A team at Revell Publishers. They set me an exercise to give them some idea of the sort of cover I would approve of, and then they went to work. The only thing I knew the cover had to have was a picture of an eagle. When I opened the picture of the new cover, which came attached to an email, I loved it on first sight. But . . . there was no eagle. It had to be a mistake. Then I took a good look at the woman on the cover and I rejoiced. She is the eagle! She is about to rise and soar. It was perfect.

What was the hardest part of writing your book?
Wondering how I would ever get a publisher. I live in South Africa, where we don’t have publishing houses like they have in the States. As it happened, I didn’t have to wait long. I received an incredible gift of a trip to attend a Christian writing conference in the States, and while there I met the acquisition editor for Revell publishers.

Did you learn anything from writing your book and what was it?
I discovered I’m a perfectionist! I did fifteen edits of the manuscript before I sent it to my editor at Revell, who of course had many more suggestions. I find it difficult to let go of my writing, as every time I read I spot something else I could do better.

Do you have any advice for other writers?
Yes—write! Painters paint. Nurses nurse. Pilots fly planes. Writers have to write. I meet so many people who plan to write a book “one day”. You don’t wake up one morning and discover, “I’ve become a writer.” Writing is a craft like any other, and if you plan to get published, you need to learn the techniques and put them into practice. Write. Submit. Above all, be patient with yourself. It takes years and thousands of words to train as a writer.

Do you have anything specific that you want to say to your readers?
I hope you never “need” my book, but the key to coping with cancer or any other life-threatening disease or crisis, is contained in Isaiah 40:31. “Wait upon the Lord . . .” Wait. He will renew your strength. You don’t need to do that yourself. Your job is to wait.

My many thanks to Ms. Corder for doing this interview. Please feel free to leave comments, suggestions, or questions. 

Ms. Corder can be found at www.shirleycorder.com 


  1. What a great interview. So much encouragement!

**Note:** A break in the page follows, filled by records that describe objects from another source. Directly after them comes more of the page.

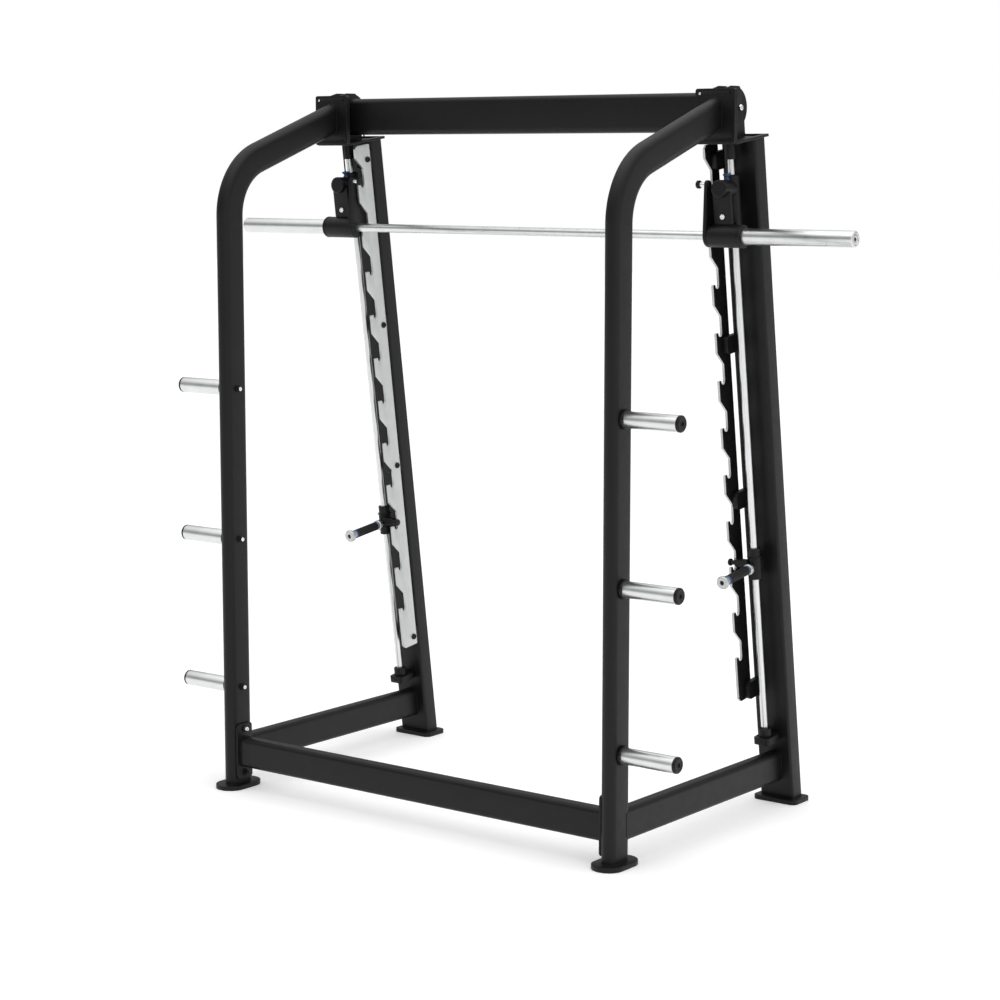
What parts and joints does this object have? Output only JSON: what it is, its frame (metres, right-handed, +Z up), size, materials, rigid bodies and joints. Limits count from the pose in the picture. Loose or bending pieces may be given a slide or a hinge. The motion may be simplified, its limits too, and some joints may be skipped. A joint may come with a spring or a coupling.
{
  "type": "smith machine",
  "caption": "Smith machine: leaning guide rods and hook racks on a bent tube frame, counterbalanced bar with sleeves, safety stops and plate pegs.",
  "frame": {"origin": "on the floor at the middle of the footprint", "axes": "+X across the machine along the bar, +Y from the front uprights to the rear posts, +Z up"},
  "size_m": [2.436, 1.0904, 2.293],
  "materials": {
    "frame_paint": "satin black powder coat",
    "fitting_paint": "satin black",
    "rack_steel": "brushed, zinc plated",
    "chrome": "bright chrome",
    "grip_rubber": "matte black rubber over a steel core",
    "nylon": "satin black nylon",
    "cast_weight": "rough cast",
    "cable_coat": "nylon coated steel cable"
  },
  "bodies": {
    "frame": {"front_cross_beam": "frame_paint", "left_cable": "cable_coat", "left_front_foot": "frame_paint", "left_front_upright": "frame_paint", "left_guide_rod": "chrome", "left_hook_rack": "rack_steel", "left_lower_storage_peg": "chrome", "left_middle_storage_peg": "chrome", "left_pulley_axle": "chrome", "left_rack_lug_1": "fitting_paint", "left_rack_lug_2": "fitting_paint", "left_rack_lug_3": "fitting_paint", "left_rack_lug_4": "fitting_paint", "left_rear_foot": "frame_paint", "left_rear_post": "frame_paint", "left_rod_lower_clamp": "fitting_paint", "left_rod_upper_socket": "fitting_paint", "left_side_beam": "frame_paint", "left_top_bracket": "frame_paint", "left_upper_storage_peg": "chrome", "right_cable": "cable_coat", "right_front_foot": "frame_paint", "right_front_upright": "frame_paint", "right_guide_rod": "chrome", "right_hook_rack": "rack_steel", "right_lower_storage_peg": "chrome", "right_middle_storage_peg": "chrome", "right_pulley_axle": "chrome", "right_rack_lug_1": "fitting_paint", "right_rack_lug_2": "fitting_paint", "right_rack_lug_3": "fitting_paint", "right_rack_lug_4": "fitting_paint", "right_rear_foot": "frame_paint", "right_rear_post": "frame_paint", "right_rod_lower_clamp": "fitting_paint", "right_rod_upper_socket": "fitting_paint", "right_side_beam": "frame_paint", "right_top_bracket": "frame_paint", "right_upper_storage_peg": "chrome", "top_cross_beam": "frame_paint"},
    "carriages": {"left_carriage": "fitting_paint", "left_cable_anchor": "fitting_paint", "right_carriage": "fitting_paint", "right_cable_anchor": "fitting_paint"},
    "bar": {"bar_shaft": "chrome", "left_latch_arm": "fitting_paint", "right_latch_arm": "fitting_paint"},
    "left_sleeve": {"left_bar_sleeve": "chrome"},
    "left_pulley": {"left_pulley": "nylon"},
    "left_counterweight": {"left_counterweight": "cast_weight"},
    "left_stop_bush": {"left_stop_bush": "fitting_paint"},
    "left_stop": {"left_stop_collar": "fitting_paint", "left_stop_handle": "grip_rubber"},
    "right_sleeve": {"right_bar_sleeve": "chrome"},
    "right_pulley": {"right_pulley": "nylon"},
    "right_counterweight": {"right_counterweight": "cast_weight"},
    "right_stop_bush": {"right_stop_bush": "fitting_paint"},
    "right_stop": {"right_stop_collar": "fitting_paint", "right_stop_handle": "grip_rubber"}
  },
  "joints": [
    {"name": "bar_slide", "type": "slide", "parent": "frame", "child": "carriages", "axis": [0, -0.1374, 0.9905], "range_m": [-0.906, 0.02], "deforming": ["left_cable", "right_cable"]},
    {"name": "bar_twist", "type": "hinge", "parent": "carriages", "child": "bar", "pos_m": [0, 0.10132, 1.84201], "axis": [1, 0, 0], "range_deg": [-11.9, 30]},
    {"name": "left_sleeve_spin", "type": "hinge", "parent": "bar", "child": "left_sleeve", "pos_m": [-1, 0.10132, 1.84201], "axis": [1, 0, 0], "continuous": true},
    {"name": "left_pulley_spin", "type": "hinge", "parent": "frame", "child": "left_pulley", "pos_m": [-0.765, 0.13879, 2.22822], "axis": [1, 0, 0], "range_deg": [-25, 1000]},
    {"name": "left_counterweight_slide", "type": "slide", "parent": "frame", "child": "left_counterweight", "axis": [0, -0.1374, 0.9905], "range_m": [-0.021, 0.91]},
    {"name": "left_stop_slide", "type": "slide", "parent": "frame", "child": "left_stop_bush", "axis": [0, -0.1374, 0.9905], "range_m": [-0.0135, 0.02]},
    {"name": "left_stop_swing", "type": "hinge", "parent": "left_stop_bush", "child": "left_stop", "pos_m": [-0.765, 0.30706, 0.79727], "axis": [0, 0.1374, -0.9905], "range_deg": [0, 60]},
    {"name": "right_sleeve_spin", "type": "hinge", "parent": "bar", "child": "right_sleeve", "pos_m": [1, 0.10132, 1.84201], "axis": [1, 0, 0], "continuous": true},
    {"name": "right_pulley_spin", "type": "hinge", "parent": "frame", "child": "right_pulley", "pos_m": [0.765, 0.13879, 2.22822], "axis": [1, 0, 0], "range_deg": [-25, 1000]},
    {"name": "right_counterweight_slide", "type": "slide", "parent": "frame", "child": "right_counterweight", "axis": [0, -0.1374, 0.9905], "range_m": [-0.021, 0.91]},
    {"name": "right_stop_slide", "type": "slide", "parent": "frame", "child": "right_stop_bush", "axis": [0, -0.1374, 0.9905], "range_m": [-0.0135, 0.02]},
    {"name": "right_stop_swing", "type": "hinge", "parent": "right_stop_bush", "child": "right_stop", "pos_m": [0.765, 0.30706, 0.79727], "axis": [0, -0.1374, 0.9905], "range_deg": [0, 60]}
  ],
  "couplings": [
    {"joint": "left_counterweight_slide", "follows": "bar_slide", "ratio": -1},
    {"joint": "left_pulley_spin", "follows": "bar_slide", "rad_per_m": -17.391},
    {"joint": "right_counterweight_slide", "follows": "bar_slide", "ratio": -1},
    {"joint": "right_pulley_spin", "follows": "bar_slide", "rad_per_m": -17.391}
  ]
}
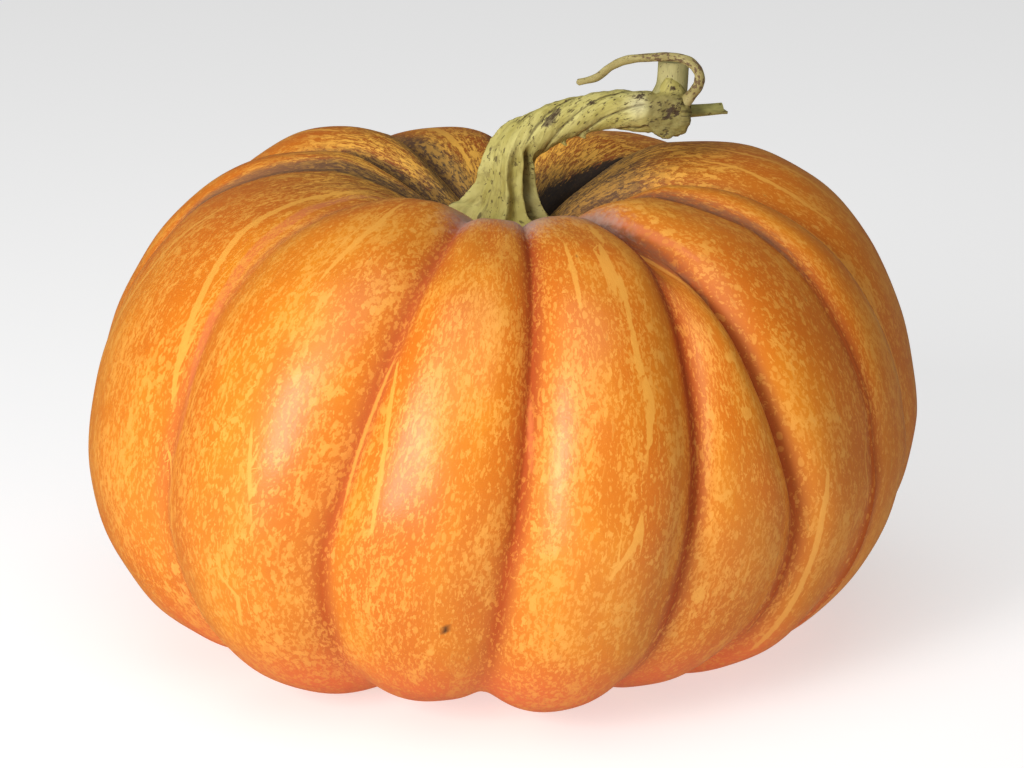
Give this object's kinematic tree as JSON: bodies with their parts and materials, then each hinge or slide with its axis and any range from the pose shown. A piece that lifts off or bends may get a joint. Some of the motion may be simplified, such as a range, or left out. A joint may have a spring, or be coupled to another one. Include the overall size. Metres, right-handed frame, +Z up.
{
  "type": "pumpkin",
  "caption": "Whole ribbed pumpkin, broader than tall, with a twisted ridged stalk bent to one side that ends in a cut vine, a cut leaf stalk and a dried tendril.",
  "frame": {"origin": "on the ground, under the middle of the fruit", "axes": "+Z up along the fruit's own axis, -Y towards the side the picture shows, +X the way the stalk leans"},
  "size_m": [0.2952, 0.2948, 0.2137],
  "materials": {
    "rind": "satin, waxy, flecked",
    "stalk_skin": "dry, matt",
    "vine_skin": "dry, matt",
    "tendril_skin": "dry, matt"
  },
  "bodies": {
    "root": {"fruit": "rind", "stalk": "stalk_skin", "vine_stub": "vine_skin", "leaf_stalk_stub": "stalk_skin", "tendril": "tendril_skin"}
  },
  "joints": []
}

  2. Wonderful interview. The collaborative journey with a publisher is interesting, they chose a great title and designed a great cover. Glad you wrote the book, I'm sure it will encourage many.

  3. Thank you for your comments ladies. You're right, Karen. It was truly a collaborative journey. I've been blessed by a great team at Revell.

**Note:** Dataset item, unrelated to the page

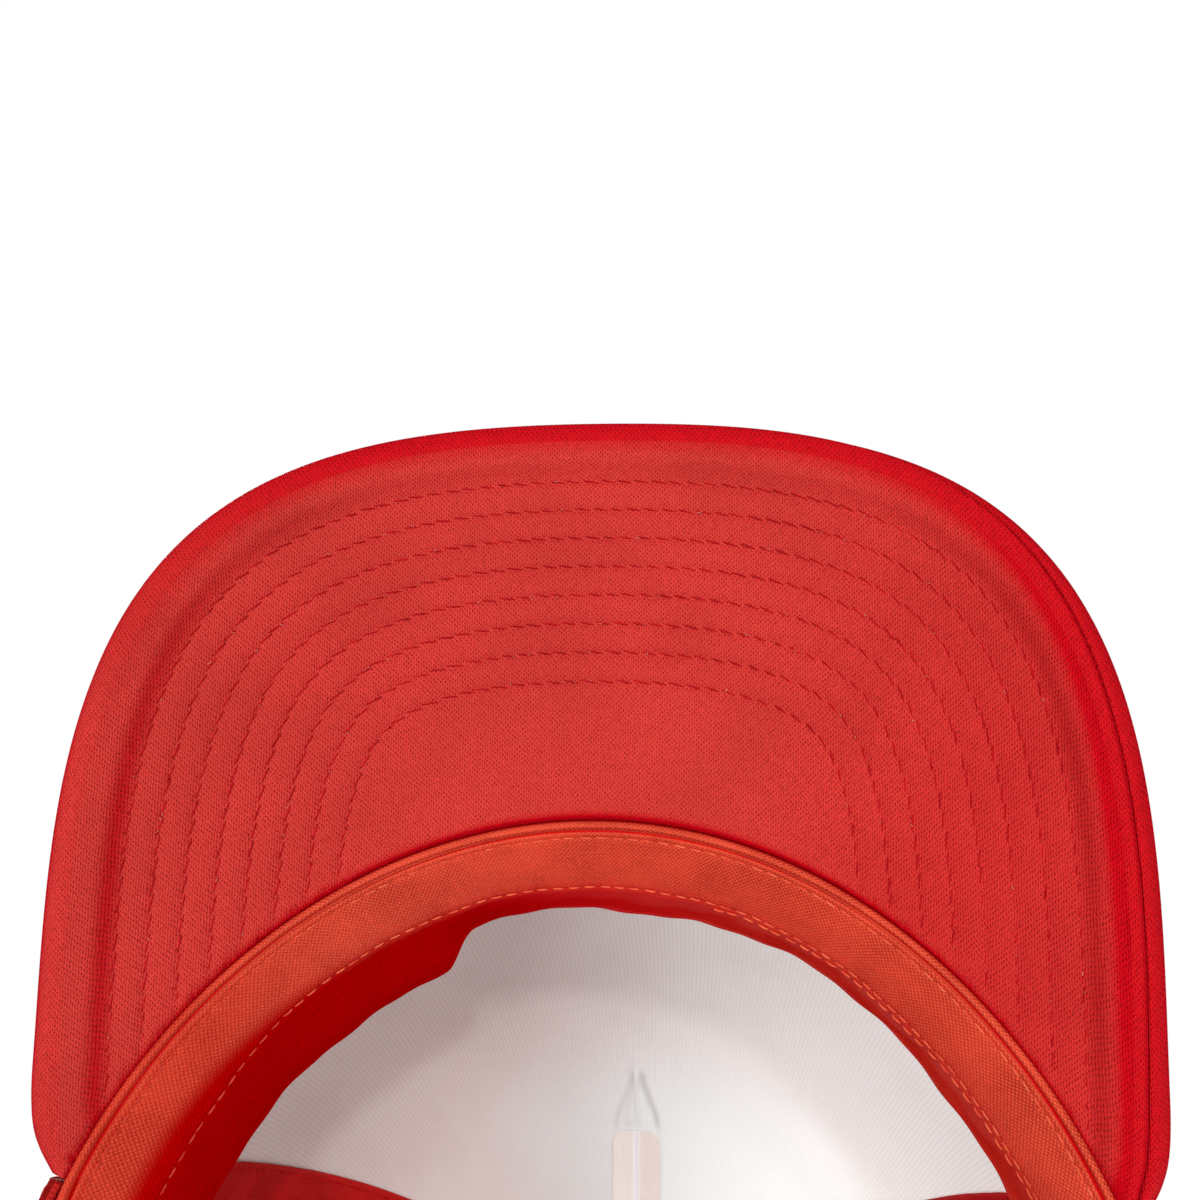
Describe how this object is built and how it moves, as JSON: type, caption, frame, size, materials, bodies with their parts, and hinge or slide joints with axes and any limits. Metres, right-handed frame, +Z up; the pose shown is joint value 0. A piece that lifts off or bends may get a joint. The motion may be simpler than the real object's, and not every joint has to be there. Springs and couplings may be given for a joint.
{
  "type": "trucker mesh cap",
  "caption": "Trucker cap with a foam front panel, red mesh side and rear panels, a quilted curved brim, a sweatband and a plastic snap strap that opens at the back.",
  "frame": {"origin": "on the floor under the middle of the cap's box; the brim's side edges touch the floor and the level rear hem is 8.8 mm above it", "axes": "+Z up through the crown; -Y out through the brim, the way the wearer faces; +X to the wearer's left"},
  "size_m": [0.1788, 0.2646, 0.1411],
  "materials": {
    "knit": "matte",
    "cotton": "matte",
    "sweatband": "matte",
    "mesh": "satin",
    "panel_fabric": "matte",
    "lining": "matte",
    "foam": "matte",
    "clear_tape": "satin",
    "board": "matte",
    "snap_plastic": "satin",
    "rivet_steel": "satin"
  },
  "bodies": {
    "cap": {"brim_board": "board", "brim_top_cover": "knit", "brim_under_cover": "knit", "brim_seam_cord": "cotton", "front_panel_fabric": "panel_fabric", "front_panel_foam": "foam", "front_panel_lining": "lining", "side_mesh_left": "mesh", "side_mesh_right": "mesh", "rear_mesh_left": "mesh", "rear_mesh_right": "mesh", "hem_band_left": "cotton", "hem_band_right": "cotton", "rear_arch_binding": "cotton", "seam_tape_front_left": "cotton", "seam_tape_front_right": "cotton", "seam_tape_side_left": "cotton", "seam_tape_side_right": "cotton", "seam_tape_rear": "cotton", "dart_tape": "clear_tape", "sweatband": "sweatband", "sweatband_interlining": "foam", "snap_tab_left": "snap_plastic", "snap_tab_right": "snap_plastic", "button_cover": "cotton", "button_rivet": "rivet_steel"},
    "hole_strap": {"snap_strap_left": "snap_plastic"},
    "peg_strap": {"snap_strap_right": "snap_plastic"}
  },
  "joints": [
    {"name": "hole_strap_bend", "type": "hinge", "parent": "cap", "child": "hole_strap", "pos_m": [0.04498, 0.11473, 0.02133], "axis": [0, 0, -1], "range_deg": [0, 75]},
    {"name": "peg_strap_bend", "type": "hinge", "parent": "cap", "child": "peg_strap", "pos_m": [-0.04498, 0.11473, 0.02133], "axis": [0, 0, -1], "range_deg": [0, 45]}
  ]
}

  4. I'm glad Revell had the discernment to publish this book. They did a wonderful job of putting the package together. I, too, wish they had left the word "breast" out of the title. It artificially narrows the market for the book. There are so many kinds of cancer and so many patients and caregivers who can benefit from it.

    This was a great interview, Karen. Thank you for posting it. I'm sorry you've had to deal with cancer. And I hope it's well under control, if not gone entirely.

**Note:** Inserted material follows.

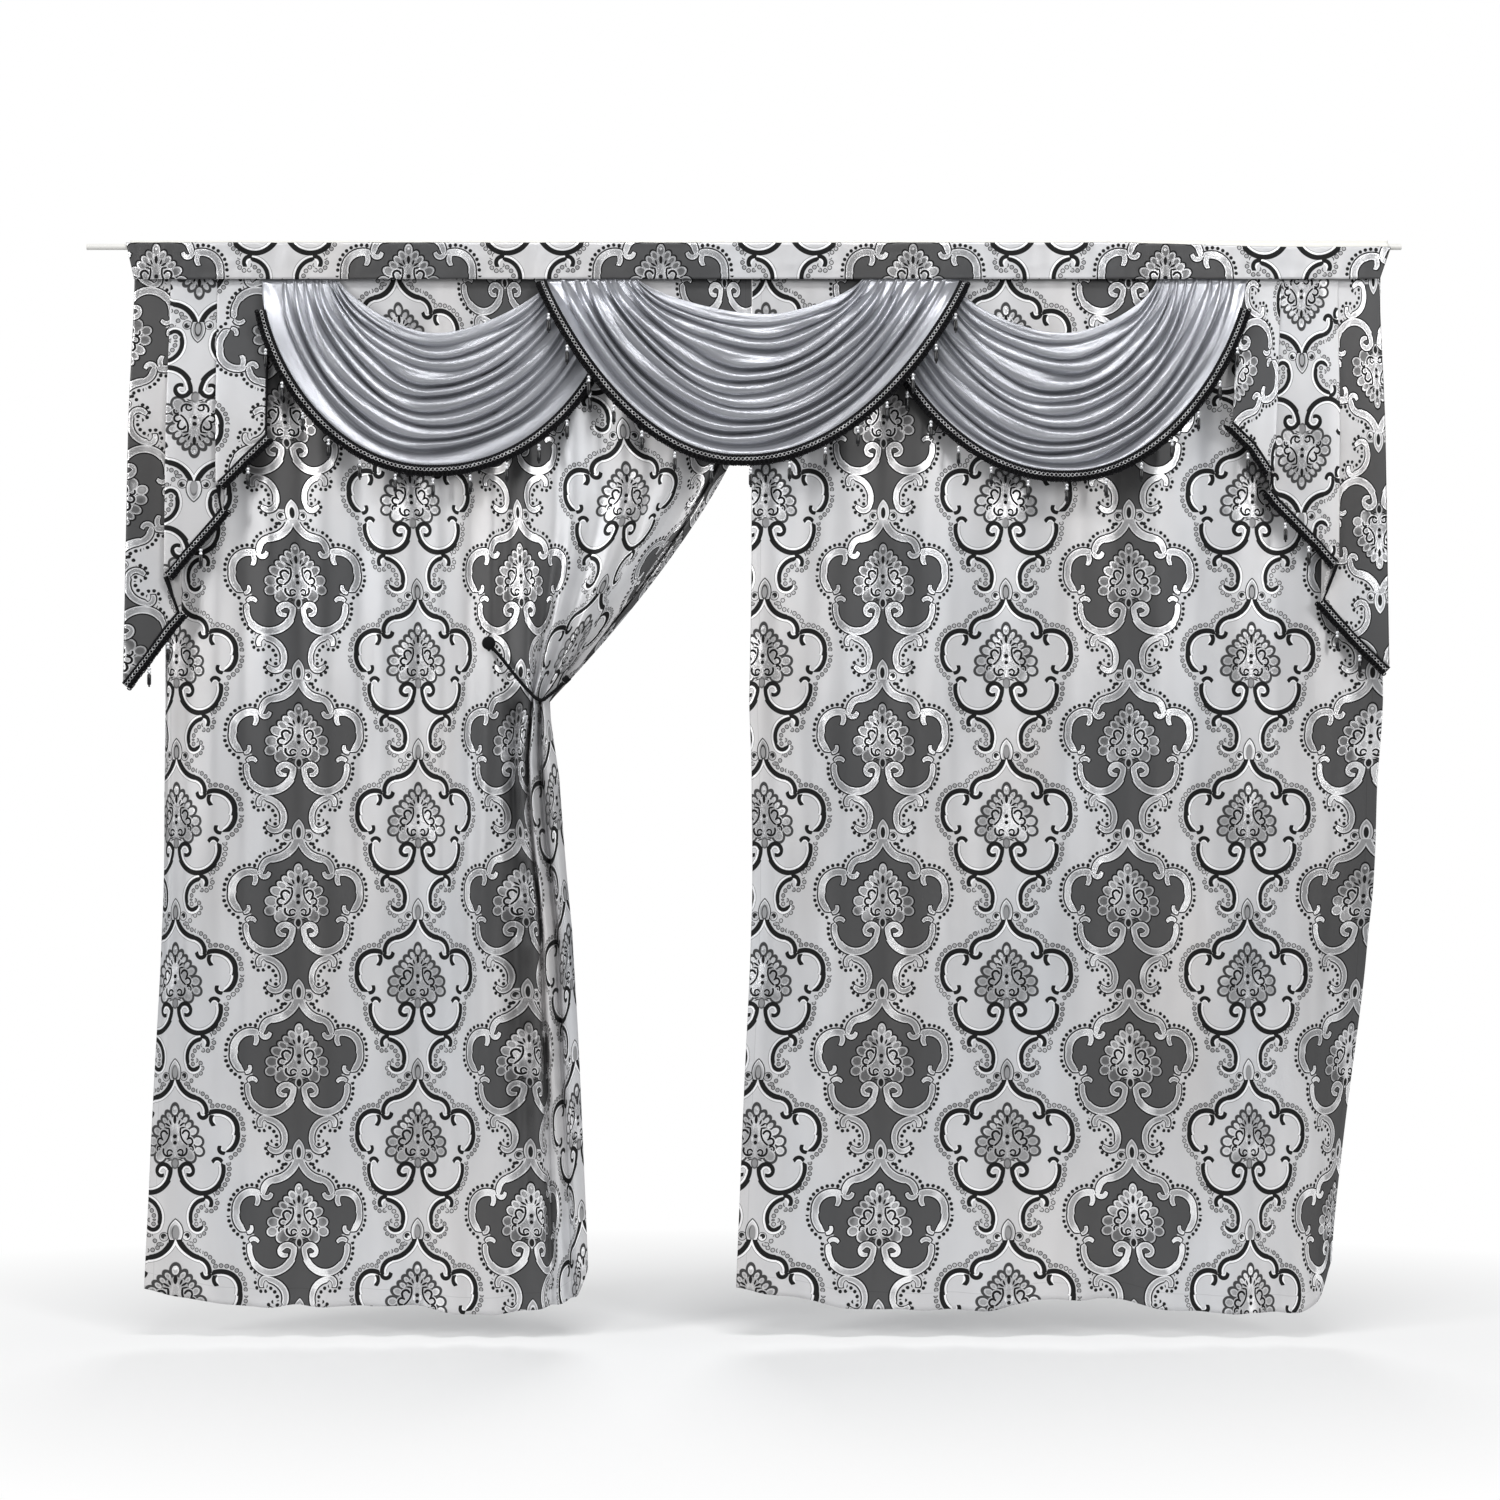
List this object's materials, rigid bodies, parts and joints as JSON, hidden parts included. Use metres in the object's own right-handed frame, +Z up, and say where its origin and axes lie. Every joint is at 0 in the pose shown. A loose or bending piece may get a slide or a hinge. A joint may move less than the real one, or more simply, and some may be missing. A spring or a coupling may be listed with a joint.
{
  "type": "blackout curtains with swag valance and rod",
  "caption": "Pair of tall damask jacquard curtains on a rod, one tied back, under a valance of satin swags, slanting tails and black beaded braid.",
  "frame": {"origin": "on the rod's axis, at the middle of the valance", "axes": "+X along the rod to the right of someone facing the curtains from the room, -Y to the room, +Z up"},
  "size_m": [3.079, 0.1154, 2.519],
  "materials": {
    "jacquard": "silver-grey satin ground with charcoal, black and metallic silver damask",
    "satin": "blue-grey satin with a soft sheen",
    "lining": "plain cream lining cloth",
    "trim": "black looped braid with a silver chain and beads",
    "rod_paint": "cream paint, half gloss"
  },
  "bodies": {
    "root": {"rod": "rod_paint", "header_casing": "lining", "header_band": "jacquard", "curtain_left": "jacquard", "curtain_right": "jacquard", "swag_left": "satin", "swag_middle": "satin", "swag_right": "satin", "braid_swag_left": "trim", "braid_swag_middle": "trim", "braid_swag_right": "trim", "tail_left": "jacquard", "tail_right": "jacquard", "braid_tail_left_upper": "trim", "braid_tail_left_middle": "trim", "braid_tail_left_lower": "trim", "braid_tail_right_upper": "trim", "braid_tail_right_middle": "trim", "braid_tail_right_lower": "trim", "tie_button": "trim", "tie_cord": "trim", "tie_knot": "trim"}
  },
  "joints": []
}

  5. I'm interested in your comment about the title, Judith. Thank you for your comments.

    1. Shirley and I have talked about specifying the cancer in the titles for both our books. I believe that some readers are not attracted to the book because it appears to be for that one cancer. Yet, those with ovarian cancer might possibly be looking for one just about it because there is less information about it than other cancers.
      Judith, I am grateful that I just celebrated my 5th birth-day of being cancer free. We each have various challenges to face in life, and one of mine was cancer. Thank you for good wishes.